Se a académica espera que Cheong U “desenvolva uma cooperação ao nível das indústrias culturais”, o académico estima que a aproximação a Taipé signifique “mais investimento económico, na área das infra-estruturas, para a região”. Larry So não duvida: “O turismo ou o reconhecimento das licenciaturas são as questões superficiais desta deslocação”.
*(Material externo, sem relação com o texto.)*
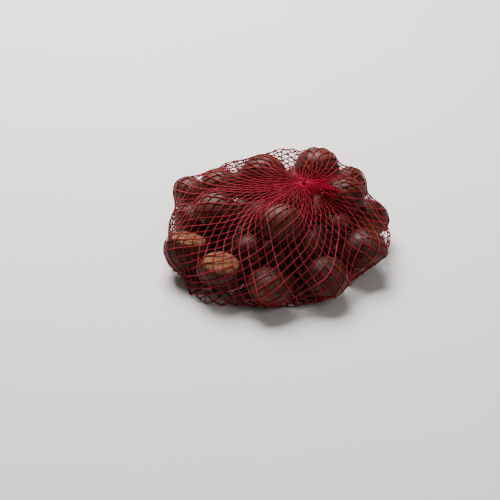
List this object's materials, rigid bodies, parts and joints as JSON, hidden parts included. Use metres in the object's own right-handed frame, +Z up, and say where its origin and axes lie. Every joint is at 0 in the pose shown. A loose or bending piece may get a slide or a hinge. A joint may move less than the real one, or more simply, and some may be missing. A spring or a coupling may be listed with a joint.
{
  "type": "net bag of chestnuts",
  "caption": "Low rounded net bag drawn tight over two layers of whole chestnuts, gathered at the crown into a short tail, resting on a flat base.",
  "frame": {"origin": "on the floor, under the middle of the bag's box", "axes": "+X across the bag's widest side, towards the side where the net's tail lies; +Y towards the back; +Z up"},
  "size_m": [0.1586, 0.1574, 0.0605],
  "materials": {
    "net": "crimson knotted net of matt plastic yarn",
    "shell": "smooth dark brown nut shell with fine streaks and a soft gloss",
    "scar": "matt pale tan base scar of the nut"
  },
  "bodies": {
    "root": {"netted_chestnuts": "net"}
  },
  "joints": []
}
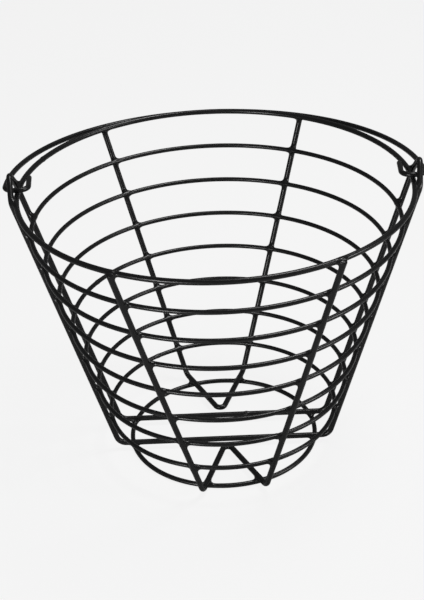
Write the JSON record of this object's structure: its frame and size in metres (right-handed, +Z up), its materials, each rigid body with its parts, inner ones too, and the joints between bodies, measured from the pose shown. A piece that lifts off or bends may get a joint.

Vice-presidente da CPCC recebeu Chui Sai On

O Chefe do Executivo, Chui Sai On, esteve ontem reunido com o vice-presidente da Conferência Consultiva Política do Povo Chinês e membro do Gabinete Político do Comité Central do Partido Comunista, Wang Gang. O encontro decorreu à margem da VI Exposição do Comércio e Investimento do Nordeste da Ásia, em Jiling. Segundo nota de imprensa, Wang Gang considerou a deslocação de Chui Sai On como “prova da importância que Macau dá às relações económicas e comerciais com o país” e destacou o “desenvolvimento estável” e o “progresso económico” da RAEM “desde a tomada de posse do Chefe do Executivo”. Já Chui Sai On defendeu que a participação na feira era “uma excelente oportunidade de dar a conhecer os produtos de Macau” e agradeceu ainda o “apoio de Jiling” na promoção do programa “Macau Dinâmico”, que “se traduz em mais facilidades no intercâmbio comercial para os empresários do território”. Chui mostrou ainda “o desejo de reforço das relações bilaterais com a interacção oficial ao mais alto nível” – uma intenção também demonstrada junto do secretário do Comité Provincial do Partido Comunista Chinês, Sun Zhengcai.